**Source data:**
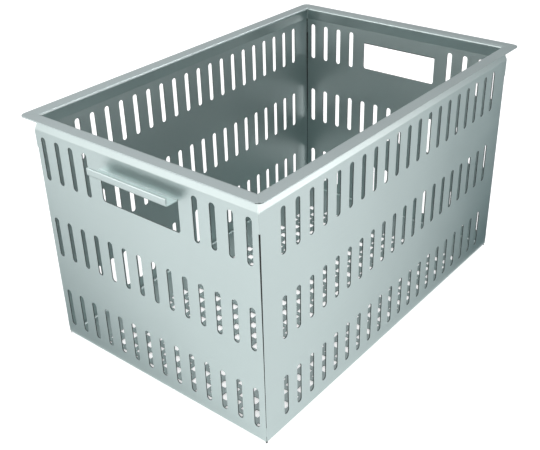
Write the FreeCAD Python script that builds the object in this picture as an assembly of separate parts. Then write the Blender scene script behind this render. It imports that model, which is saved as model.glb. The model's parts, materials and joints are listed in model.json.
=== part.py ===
"""Perforated sterilization container in folded aluminium sheet, open at the top.

The body is five sheets. Two long walls and two end walls are each one folded sheet: a flat rim
flange, a short neck that leans inwards below it, a slotted upright face and a lip turned in under
the floor. Each end wall also carries its own hand grip, which is the tab cut out of the hand hole,
folded outwards, turned up and hemmed. The perforated floor lies on the four turned-in lips.
The sheets meet in mitres on the four corners and are held there by welds.

Frame: millimetres, X along the long side, Y along the short side, Z up, with the origin on the
base under the middle of the opening.
"""

import FreeCAD, Part
import math
import os

from FreeCAD import Vector

# Rim, seen from above
RIM_LENGTH = 600.0
RIM_WIDTH = 392.0
RIM_FLANGE = 20.0
RIM_CORNER_RADIUS = 10.0

# Section of a wall, from the rim down to the base
HEIGHT = 342.0
SHEET = 1.5
NECK_HEIGHT = 20.0
NECK_LEAN = 8.0
FOOT_LIP = 14.0
RIM_BEND = 2.0
NECK_BEND = 3.0
FOOT_BEND = 3.5

# Slots in the four walls
SLOT_WIDTH = 8.0
SLOT_LENGTH = 60.0
SLOT_PITCH = 26.1
SLOT_ROWS = 3
SLOT_END_FLATS = 5
TOP_MARGIN = 28.5
BASE_MARGIN = 21.0
LONG_WALL_MARGIN = 40.0
END_WALL_MARGIN = 14.3

# Hand hole in each end wall, and the grip folded from it
HAND_HOLE_WIDTH = 131.0
HAND_HOLE_HEIGHT = 42.0
HAND_HOLE_DROP = 43.4
HAND_HOLE_RADIUS = 4.0
HOLE_TO_SLOT = 8.0
GRIP_REACH = 19.0
GRIP_LIP = 11.0
GRIP_HEM = 8.0
GRIP_BEND = 1.5
HEM_GAP = 0.3
GRIP_KERF = 0.5

# Floor and its square perforation. Each opening cut in the floor stands for a block of the real
# small holes, HOLES_JOINED each way: its side and its pitch grow alike, so the open share stays.
FLOOR_CLEARANCE = 0.3
FLOOR_BORDER = 20.0
HOLE_SIDE = 11.0
HOLE_PITCH = 17.5
HOLES_JOINED = 3

# Seams on the corners
SEAM_TOP_GAP = 1.5
SEAM_BASE_GAP = 0.5
SEAM_LAND = 0.5
UPPER_WELD_END = 44.8
LOWER_WELD_BOTTOM = 12.0
LOWER_WELD_TOP = 25.0
NECK_GAP = 3.5
NECK_WELD = 0.8
RIM_SEAM = 2.0

# Room that a cutting tool has past the face it goes through
OVERRUN = 5.0

# Places that follow from the sizes above. "Out" is measured outwards from the edge of the opening.
OPENING_LENGTH = RIM_LENGTH - 2 * RIM_FLANGE
OPENING_WIDTH = RIM_WIDTH - 2 * RIM_FLANGE
WALL_OUTER = NECK_LEAN
WALL_INNER = NECK_LEAN - SHEET
BODY_LENGTH = OPENING_LENGTH + 2 * WALL_OUTER
BODY_WIDTH = OPENING_WIDTH + 2 * WALL_OUTER
NECK_FOOT = HEIGHT - NECK_HEIGHT
SHELF_BOTTOM = HEIGHT - HAND_HOLE_DROP
HOLE_BOTTOM = SHELF_BOTTOM - HAND_HOLE_HEIGHT
GRIP_ROOT = SHELF_BOTTOM + GRIP_BEND + SHEET
DIAGONAL = math.sqrt(2.0)


def unit(vector):
    """The vector at length one."""
    return vector * (1.0 / vector.Length)


def bend(corner, before, after, inner_radius, thickness):
    """The two arcs of a bend at a corner of a sheet, each as its start, middle and end.

    The first arc lies on the face that the path follows, and the second on the other face, to
    the left of the path.
    """
    into = unit(corner - before)
    out = unit(after - corner)
    turn = math.atan2(into.x * out.y - into.y * out.x, into.dot(out))
    side = 1.0 if turn > 0 else -1.0
    path_radius = inner_radius + thickness if turn > 0 else inner_radius
    far_radius = inner_radius if turn > 0 else inner_radius + thickness
    tangent = path_radius * math.tan(abs(turn) / 2)
    centre = corner - into * tangent + Vector(-into.y, into.x, 0) * (side * path_radius)
    from_centre = Vector(into.y, -into.x, 0) * side
    arcs = []
    for radius in (path_radius, far_radius):
        places = []
        for share in (0.0, 0.5, 1.0):
            angle = turn * share
            spoke = Vector(
                from_centre.x * math.cos(angle) - from_centre.y * math.sin(angle),
                from_centre.x * math.sin(angle) + from_centre.y * math.cos(angle),
                0,
            )
            places.append(centre + spoke * radius)
        arcs.append(places)
    return arcs


def sheet_section(path, inner_radii, thickness=SHEET):
    """Section of a folded sheet: a path along one face, with the thickness on its left."""
    first_left = unit(path[1] - path[0])
    last_left = unit(path[-1] - path[-2])
    near = [[path[0]]]
    far = [[path[0] + Vector(-first_left.y, first_left.x, 0) * thickness]]
    for index, radius in enumerate(inner_radii, start=1):
        on_path, across = bend(path[index], path[index - 1], path[index + 1], radius, thickness)
        near.append(on_path)
        far.append(across)
    near.append([path[-1]])
    far.append([path[-1] + Vector(-last_left.y, last_left.x, 0) * thickness])

    edges = []

    def join(start, end):
        if start.distanceToPoint(end) > 1e-6:
            edges.append(Part.makeLine(start, end))

    def trace(places):
        for here, following in zip(places, places[1:] + [None]):
            if len(here) == 3:
                edges.append(Part.Arc(*here).toShape())
            if following:
                join(here[-1], following[0])

    trace(near)
    join(near[-1][0], far[-1][0])
    trace([list(reversed(places)) for places in reversed(far)])
    join(far[0][0], near[0][0])
    return Part.Face(Part.Wire(edges))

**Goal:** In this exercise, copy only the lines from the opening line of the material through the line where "at the top." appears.

**Full solution:**
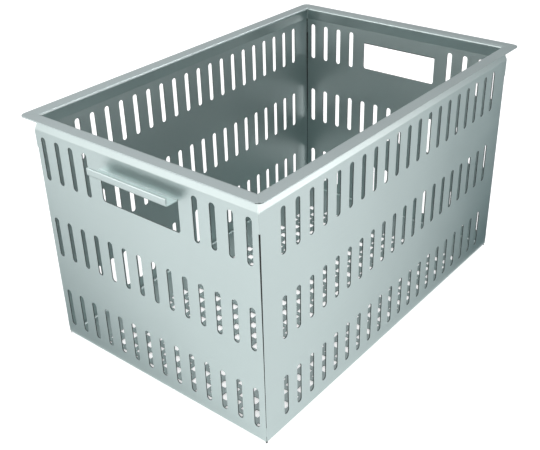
Write the FreeCAD Python script that builds the object in this picture as an assembly of separate parts. Then write the Blender scene script behind this render. It imports that model, which is saved as model.glb. The model's parts, materials and joints are listed in model.json.
=== part.py ===
"""Perforated sterilization container in folded aluminium sheet, open at the top.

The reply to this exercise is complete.